Repeat the material exactly, leaving nothing out.

— START OF INFORMATION PROVIDED —

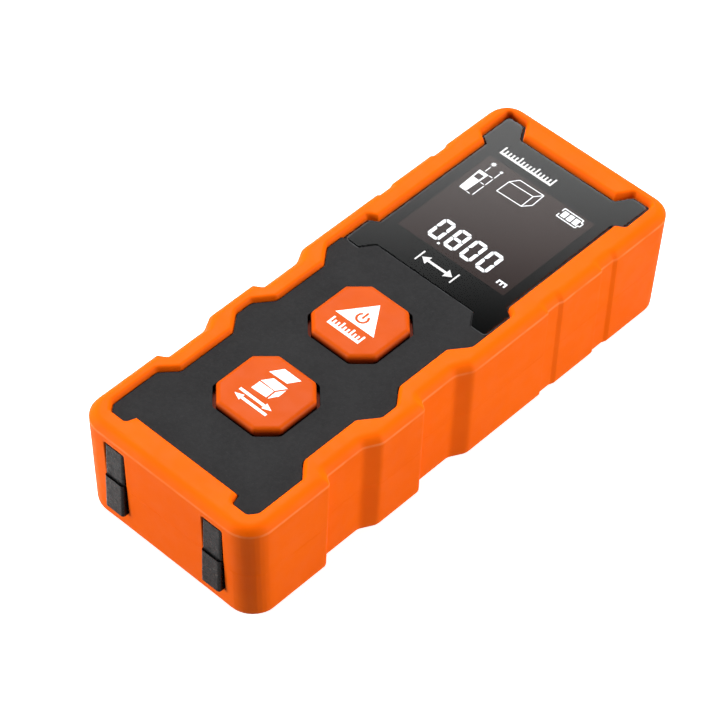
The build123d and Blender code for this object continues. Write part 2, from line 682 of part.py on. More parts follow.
def board_screws():
    return Compound(children=[
        screw(x, y, BOARD_Z[0], 1.3, 0.8, 0.65, 3.0, True) for x, y in mirrored(BOARD_SCREWS)
    ])


def bench_screws():
    return Compound(children=[screw(x, y, EAR_Z[1], 1.4, 0.9, 0.6, 3.4, False) for x, y in BENCH_EARS])


# ---- write every sub-part -----------------------------------------------------------------

REAR_PLATE_Y = BAY_Y[0] + CONTACT_THICK
FRONT_PLATE_Y = BAY_Y[1] - CONTACT_THICK
REAR_SPRING_TIP = REAR_PLATE_Y + SPRING_LENGTH
FRONT_SPRING_TIP = FRONT_PLATE_Y - SPRING_LENGTH

NODES = {
    "upper_casing": upper_casing(),
    "lower_casing": lower_casing(),
    "upper_bumper": upper_bumper(),
    "lower_bumper": lower_bumper(),
    "case_gasket": gasket_ring(),
    "display_window": display_window(),
    "window_adhesive": window_adhesive(),
    "lcd_panel": lcd_panel(),
    "lcd_holder": lcd_holder(),
    "lcd_backlight": lcd_backlight(),
    "zebra_strip": zebra_strip(),
    "measure_button": button(BUTTON_Y["measure"]),
    "units_button": button(BUTTON_Y["units"]),
    "measure_dome": dome(BUTTON_Y["measure"]),
    "units_dome": dome(BUTTON_Y["units"]),
    "keypad_sheet": keypad_sheet(),
    "main_board": main_board(),
    "processor_chip": processor_chip(),
    "shield_can": shield_can(),
    "small_components": small_components(),
    "sensor_connector": sensor_connector(),
    "buzzer": buzzer(),
    "optical_bench": optical_bench(),
    "laser_barrel": laser_barrel(),
    "laser_diode": laser_diode(),
    "laser_board": laser_board(),
    "collimating_lens": collimating_lens(),
    "receiver_lens": receiver_lens(),
    "lens_ring": lens_ring(),
    "photodiode": photodiode(),
    "receiver_board": receiver_board(),
    "front_bezel": front_bezel(),
    "emitter_window": front_window(LASER_X, EMITTER_WINDOW_R),
    "receiver_window": front_window(RECEIVER_X, RECEIVER_WINDOW_R),
    "cell_left": cell(-CELL_X, REAR_SPRING_TIP, True),
    "cell_right": cell(CELL_X, BAY_Y[0] + 1.2, False),
    "rear_spring": coil_spring(-CELL_X, REAR_PLATE_Y, REAR_SPRING_TIP),
    "front_spring": coil_spring(CELL_X, FRONT_PLATE_Y, FRONT_SPRING_TIP),
    "link_plate": link_plate(),
    "positive_contact": positive_contact(),
    "negative_contact": negative_contact(),
    "battery_door": battery_door(),
    "door_pad": door_pad(),
    "case_screws": case_screws(),
    "board_screws": board_screws(),
    "bench_screws": bench_screws(),
}

os.makedirs("parts", exist_ok=True)
for node_name, node_shape in NODES.items():
    save(node_shape, node_name)
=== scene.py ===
import math

import bmesh
import bpy
import numpy as np
from mathutils import Matrix, Vector


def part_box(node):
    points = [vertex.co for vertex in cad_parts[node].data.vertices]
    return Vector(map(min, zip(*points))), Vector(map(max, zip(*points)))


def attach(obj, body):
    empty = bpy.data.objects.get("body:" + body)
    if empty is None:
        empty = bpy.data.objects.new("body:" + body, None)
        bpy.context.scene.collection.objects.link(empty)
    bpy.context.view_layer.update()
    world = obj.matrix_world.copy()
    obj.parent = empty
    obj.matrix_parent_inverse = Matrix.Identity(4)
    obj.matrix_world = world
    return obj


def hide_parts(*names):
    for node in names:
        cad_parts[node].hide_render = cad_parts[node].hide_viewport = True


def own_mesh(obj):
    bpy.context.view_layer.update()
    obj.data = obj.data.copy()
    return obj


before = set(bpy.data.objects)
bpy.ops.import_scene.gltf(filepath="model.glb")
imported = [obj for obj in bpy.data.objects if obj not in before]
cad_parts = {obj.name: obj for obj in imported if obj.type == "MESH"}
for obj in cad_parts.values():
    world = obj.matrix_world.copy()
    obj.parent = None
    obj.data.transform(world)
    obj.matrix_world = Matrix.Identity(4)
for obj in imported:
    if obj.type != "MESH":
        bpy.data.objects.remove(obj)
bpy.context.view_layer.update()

# Pocket laser distance meter. Sizes are in millimetres, in the frame's axes: +Y is the laser end
# and +Z comes out of the display.
MM = 0.001


def box_mm(node):
    """Lowest and highest corner of a CAD node, in millimetres."""
    low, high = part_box(node)
    return [v / MM for v in low], [v / MM for v in high]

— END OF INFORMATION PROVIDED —

# [CORRECT OUTPUT]
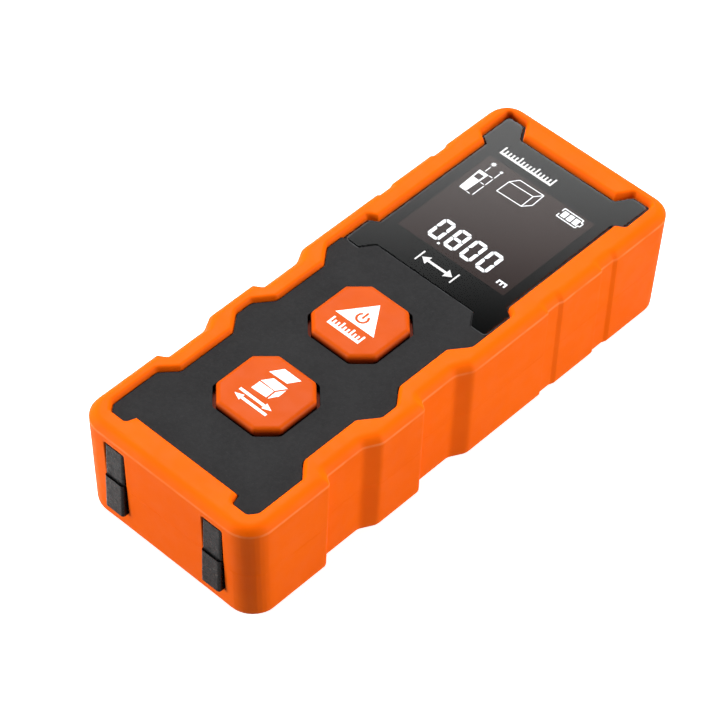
The build123d and Blender code for this object continues. Write part 2, from line 682 of part.py on. More parts follow.
def board_screws():
    return Compound(children=[
        screw(x, y, BOARD_Z[0], 1.3, 0.8, 0.65, 3.0, True) for x, y in mirrored(BOARD_SCREWS)
    ])


def bench_screws():
    return Compound(children=[screw(x, y, EAR_Z[1], 1.4, 0.9, 0.6, 3.4, False) for x, y in BENCH_EARS])


# ---- write every sub-part -----------------------------------------------------------------

REAR_PLATE_Y = BAY_Y[0] + CONTACT_THICK
FRONT_PLATE_Y = BAY_Y[1] - CONTACT_THICK
REAR_SPRING_TIP = REAR_PLATE_Y + SPRING_LENGTH
FRONT_SPRING_TIP = FRONT_PLATE_Y - SPRING_LENGTH

NODES = {
    "upper_casing": upper_casing(),
    "lower_casing": lower_casing(),
    "upper_bumper": upper_bumper(),
    "lower_bumper": lower_bumper(),
    "case_gasket": gasket_ring(),
    "display_window": display_window(),
    "window_adhesive": window_adhesive(),
    "lcd_panel": lcd_panel(),
    "lcd_holder": lcd_holder(),
    "lcd_backlight": lcd_backlight(),
    "zebra_strip": zebra_strip(),
    "measure_button": button(BUTTON_Y["measure"]),
    "units_button": button(BUTTON_Y["units"]),
    "measure_dome": dome(BUTTON_Y["measure"]),
    "units_dome": dome(BUTTON_Y["units"]),
    "keypad_sheet": keypad_sheet(),
    "main_board": main_board(),
    "processor_chip": processor_chip(),
    "shield_can": shield_can(),
    "small_components": small_components(),
    "sensor_connector": sensor_connector(),
    "buzzer": buzzer(),
    "optical_bench": optical_bench(),
    "laser_barrel": laser_barrel(),
    "laser_diode": laser_diode(),
    "laser_board": laser_board(),
    "collimating_lens": collimating_lens(),
    "receiver_lens": receiver_lens(),
    "lens_ring": lens_ring(),
    "photodiode": photodiode(),
    "receiver_board": receiver_board(),
    "front_bezel": front_bezel(),
    "emitter_window": front_window(LASER_X, EMITTER_WINDOW_R),
    "receiver_window": front_window(RECEIVER_X, RECEIVER_WINDOW_R),
    "cell_left": cell(-CELL_X, REAR_SPRING_TIP, True),
    "cell_right": cell(CELL_X, BAY_Y[0] + 1.2, False),
    "rear_spring": coil_spring(-CELL_X, REAR_PLATE_Y, REAR_SPRING_TIP),
    "front_spring": coil_spring(CELL_X, FRONT_PLATE_Y, FRONT_SPRING_TIP),
    "link_plate": link_plate(),
    "positive_contact": positive_contact(),
    "negative_contact": negative_contact(),
    "battery_door": battery_door(),
    "door_pad": door_pad(),
    "case_screws": case_screws(),
    "board_screws": board_screws(),
    "bench_screws": bench_screws(),
}

os.makedirs("parts", exist_ok=True)
for node_name, node_shape in NODES.items():
    save(node_shape, node_name)
=== scene.py ===
import math

import bmesh
import bpy
import numpy as np
from mathutils import Matrix, Vector


def part_box(node):
    points = [vertex.co for vertex in cad_parts[node].data.vertices]
    return Vector(map(min, zip(*points))), Vector(map(max, zip(*points)))


def attach(obj, body):
    empty = bpy.data.objects.get("body:" + body)
    if empty is None:
        empty = bpy.data.objects.new("body:" + body, None)
        bpy.context.scene.collection.objects.link(empty)
    bpy.context.view_layer.update()
    world = obj.matrix_world.copy()
    obj.parent = empty
    obj.matrix_parent_inverse = Matrix.Identity(4)
    obj.matrix_world = world
    return obj


def hide_parts(*names):
    for node in names:
        cad_parts[node].hide_render = cad_parts[node].hide_viewport = True


def own_mesh(obj):
    bpy.context.view_layer.update()
    obj.data = obj.data.copy()
    return obj


before = set(bpy.data.objects)
bpy.ops.import_scene.gltf(filepath="model.glb")
imported = [obj for obj in bpy.data.objects if obj not in before]
cad_parts = {obj.name: obj for obj in imported if obj.type == "MESH"}
for obj in cad_parts.values():
    world = obj.matrix_world.copy()
    obj.parent = None
    obj.data.transform(world)
    obj.matrix_world = Matrix.Identity(4)
for obj in imported:
    if obj.type != "MESH":
        bpy.data.objects.remove(obj)
bpy.context.view_layer.update()

# Pocket laser distance meter. Sizes are in millimetres, in the frame's axes: +Y is the laser end
# and +Z comes out of the display.
MM = 0.001


def box_mm(node):
    """Lowest and highest corner of a CAD node, in millimetres."""
    low, high = part_box(node)
    return [v / MM for v in low], [v / MM for v in high]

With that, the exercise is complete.